(GOAL OF THE EXERCISE) Copy the listing below line for line, starting at its first line and ending with the line that has "return made, touch" in it. Add nothing.

(SUPPLIED INFORMATION)
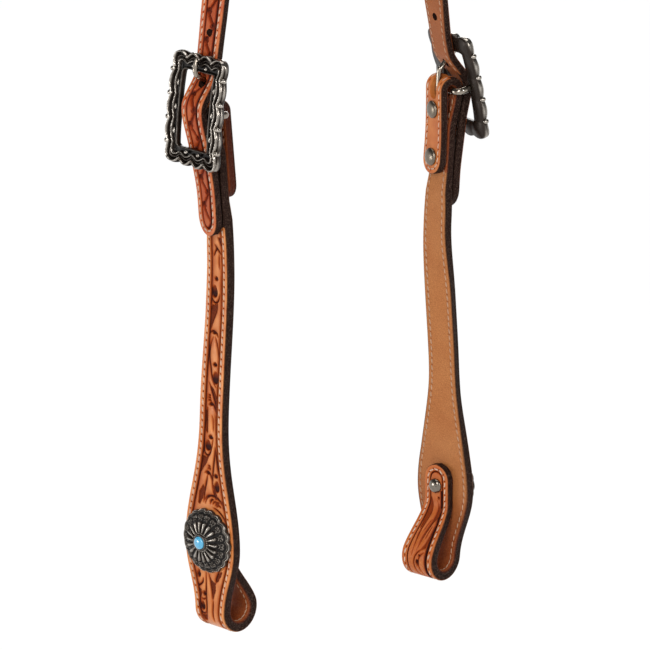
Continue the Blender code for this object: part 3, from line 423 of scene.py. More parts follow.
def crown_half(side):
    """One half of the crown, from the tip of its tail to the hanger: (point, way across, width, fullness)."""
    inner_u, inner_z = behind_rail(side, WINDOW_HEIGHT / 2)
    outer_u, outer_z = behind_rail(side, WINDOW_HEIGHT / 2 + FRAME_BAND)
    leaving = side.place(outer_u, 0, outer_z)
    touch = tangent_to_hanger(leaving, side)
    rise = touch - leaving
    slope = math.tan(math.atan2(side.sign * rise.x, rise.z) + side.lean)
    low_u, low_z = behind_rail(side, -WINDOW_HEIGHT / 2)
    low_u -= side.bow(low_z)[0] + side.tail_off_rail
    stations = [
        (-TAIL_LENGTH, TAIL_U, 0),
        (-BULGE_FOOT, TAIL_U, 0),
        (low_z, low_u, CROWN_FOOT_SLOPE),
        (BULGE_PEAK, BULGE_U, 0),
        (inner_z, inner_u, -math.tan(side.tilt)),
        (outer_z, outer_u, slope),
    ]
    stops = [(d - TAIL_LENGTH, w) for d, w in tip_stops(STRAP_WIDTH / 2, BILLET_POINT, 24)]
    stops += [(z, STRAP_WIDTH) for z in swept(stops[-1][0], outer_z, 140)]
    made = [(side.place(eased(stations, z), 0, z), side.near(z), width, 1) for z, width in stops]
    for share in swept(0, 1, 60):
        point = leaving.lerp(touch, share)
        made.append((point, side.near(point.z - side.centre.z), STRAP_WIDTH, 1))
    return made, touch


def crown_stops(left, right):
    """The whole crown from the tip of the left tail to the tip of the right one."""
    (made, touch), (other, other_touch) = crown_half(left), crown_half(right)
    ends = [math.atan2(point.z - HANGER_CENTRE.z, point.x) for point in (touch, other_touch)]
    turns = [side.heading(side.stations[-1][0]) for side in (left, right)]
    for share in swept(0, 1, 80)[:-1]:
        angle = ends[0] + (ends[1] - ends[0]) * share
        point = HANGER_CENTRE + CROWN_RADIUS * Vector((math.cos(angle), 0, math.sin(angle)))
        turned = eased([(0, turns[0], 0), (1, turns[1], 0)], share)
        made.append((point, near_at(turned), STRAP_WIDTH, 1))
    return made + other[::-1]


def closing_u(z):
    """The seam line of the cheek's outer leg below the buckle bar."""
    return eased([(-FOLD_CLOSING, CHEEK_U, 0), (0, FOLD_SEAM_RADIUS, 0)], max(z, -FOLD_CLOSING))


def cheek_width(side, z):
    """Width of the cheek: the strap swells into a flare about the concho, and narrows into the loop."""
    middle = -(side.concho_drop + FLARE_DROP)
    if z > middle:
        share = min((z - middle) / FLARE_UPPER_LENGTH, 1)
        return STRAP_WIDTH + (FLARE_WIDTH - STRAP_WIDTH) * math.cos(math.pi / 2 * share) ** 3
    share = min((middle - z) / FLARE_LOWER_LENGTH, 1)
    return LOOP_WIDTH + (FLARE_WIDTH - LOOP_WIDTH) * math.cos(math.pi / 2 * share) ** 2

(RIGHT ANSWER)
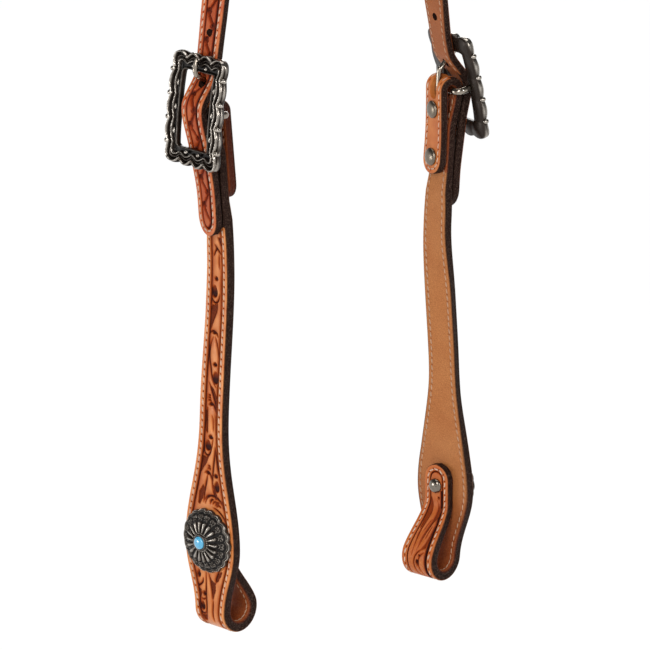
Continue the Blender code for this object: part 3, from line 423 of scene.py. More parts follow.
def crown_half(side):
    """One half of the crown, from the tip of its tail to the hanger: (point, way across, width, fullness)."""
    inner_u, inner_z = behind_rail(side, WINDOW_HEIGHT / 2)
    outer_u, outer_z = behind_rail(side, WINDOW_HEIGHT / 2 + FRAME_BAND)
    leaving = side.place(outer_u, 0, outer_z)
    touch = tangent_to_hanger(leaving, side)
    rise = touch - leaving
    slope = math.tan(math.atan2(side.sign * rise.x, rise.z) + side.lean)
    low_u, low_z = behind_rail(side, -WINDOW_HEIGHT / 2)
    low_u -= side.bow(low_z)[0] + side.tail_off_rail
    stations = [
        (-TAIL_LENGTH, TAIL_U, 0),
        (-BULGE_FOOT, TAIL_U, 0),
        (low_z, low_u, CROWN_FOOT_SLOPE),
        (BULGE_PEAK, BULGE_U, 0),
        (inner_z, inner_u, -math.tan(side.tilt)),
        (outer_z, outer_u, slope),
    ]
    stops = [(d - TAIL_LENGTH, w) for d, w in tip_stops(STRAP_WIDTH / 2, BILLET_POINT, 24)]
    stops += [(z, STRAP_WIDTH) for z in swept(stops[-1][0], outer_z, 140)]
    made = [(side.place(eased(stations, z), 0, z), side.near(z), width, 1) for z, width in stops]
    for share in swept(0, 1, 60):
        point = leaving.lerp(touch, share)
        made.append((point, side.near(point.z - side.centre.z), STRAP_WIDTH, 1))
    return made, touch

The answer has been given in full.